There is an effort by darpa and NSF to rank machines with much more meaningful benchmarks. This effort, called HPCC, tests a wider range of system performance characteristics. Even these benchmarks are easy to misinterpret, but they're better than simply relying on linpack. (http://icl.cs.utk.edu/hpcc/) The real answer, of course, is that you have to figure out what you're going to use the machine for, and use the actual application as a benchmark, so in some regards it's pretty meaningless to rank machines at all. It does provide bragging rights, and helps with marketing.
Bechtolsheim compares 131,000 cores of Blue Gene/L to 131,000 cores of constellation, with the sun system offering 3 times the performance.
This is hardly a fair comparison. IBM installed a 131,000 core BG/L 2 years ago, and it's been running customer code for more than a year. The sun system won't be built until late this year, and probably won't be running real customer code until this time next year. Furthermore, the BG/L machine is designed with a low-power node, assuming that a larger number of cores would be used. In IBM's older BG/L design, there are 2048 cores in a rack. Sun is packing 768 opteron cores in a rack. So a per square-meter measure gives IBM's 3 year old design only a 20% disadvantage to Sun's not-yet-released machine.

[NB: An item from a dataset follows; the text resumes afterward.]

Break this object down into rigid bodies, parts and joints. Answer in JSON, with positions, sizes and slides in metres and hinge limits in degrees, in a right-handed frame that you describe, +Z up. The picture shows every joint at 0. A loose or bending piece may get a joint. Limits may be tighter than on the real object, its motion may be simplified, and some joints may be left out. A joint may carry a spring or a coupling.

All of that is moot, of course, as theoretical peak performance is a crappy way to measure supercomputer performance anyway. The opteron is a great processor, and infinaband is a decent, though not remarkable interconnect. I'd be a little concerned, were I to buy the sun solution, that the infinaband bandwidth is being shared by 16 processor cores. That's quite a bit less interconnect performance per processor than IBM's Blue Gene, power5, Cray's XT, or SGI's altix. There's certainly plenty of memory on each of these constellation blades. That said, there are a list of applications that perform very well on Blue Gene, and Sun has a lot of ground to make up in terms of OS, software, and establishing a relationship with the HPC customers.
It's nice to have more options, however.
I'll add:
This is not an unusual arrangement for existing infinaband networks. The distinction is that they have all of these 864 switch modules in a cabinet, and the wiring is probably traces on a backplane, rather than flexible cables. This improves the reliability, reduces the cost, and makes it a whole lot easier to install. That may sound silly, but you're talking about 10,000 cables, each with endpoint connectors on each end. Even buying in bulk, that's a lot of money in cables.
Actually 3456 is 12 X 12 X 12 X 2. It's not actually a 3456 port router, it's a fat tree of 24-port router modules. Each rank 1 & 2 module has 12 ports down and 12 ports up. The rank 3 modules have 12 ports down, and 12 sidelink ports to one another. Thus you end up with a 3456 port, rank 3.5 fat tree all in one box.
Actually Suns offering is a 4-socket opteron blade system.
Though the T2 does offer dramatically improved floating-point performance, as compared to the T1, I've seen no evidence that it out-performs better than quad-core opterons, on the sort of HPC workloads needed for these sorts of systems. The T2 is designed for transaction processing, which has very different needs.
The main reason I don't think Sun would sell T2 for supercompute, is that they haven't mentioned it at all, and t's the sort of thing they would want to talk up, when marketing the T2.
yeah, there are a lot of systems out there with theoretical limits of several petaflops. Cray, IBM, NEC, even SGI have systems that could theoretically hit several PFlops if you had enough money.
I'm waiting to see a customer actually purchase one, and for it to be installed, and actually running customer code, before I really care.
well, Perhaps it's more accurate to say that IBM is not selling BG to everyone and their mother, because a limited number of applications port well to the machine. If you happen to have a big need to run one of those applications, they'll sell one to you. But, if you don't run one of those apps, they'll probably try to sell you P570's instead. It must be nice to be in those IBM salespeople's shoes, and have so many options to sell you.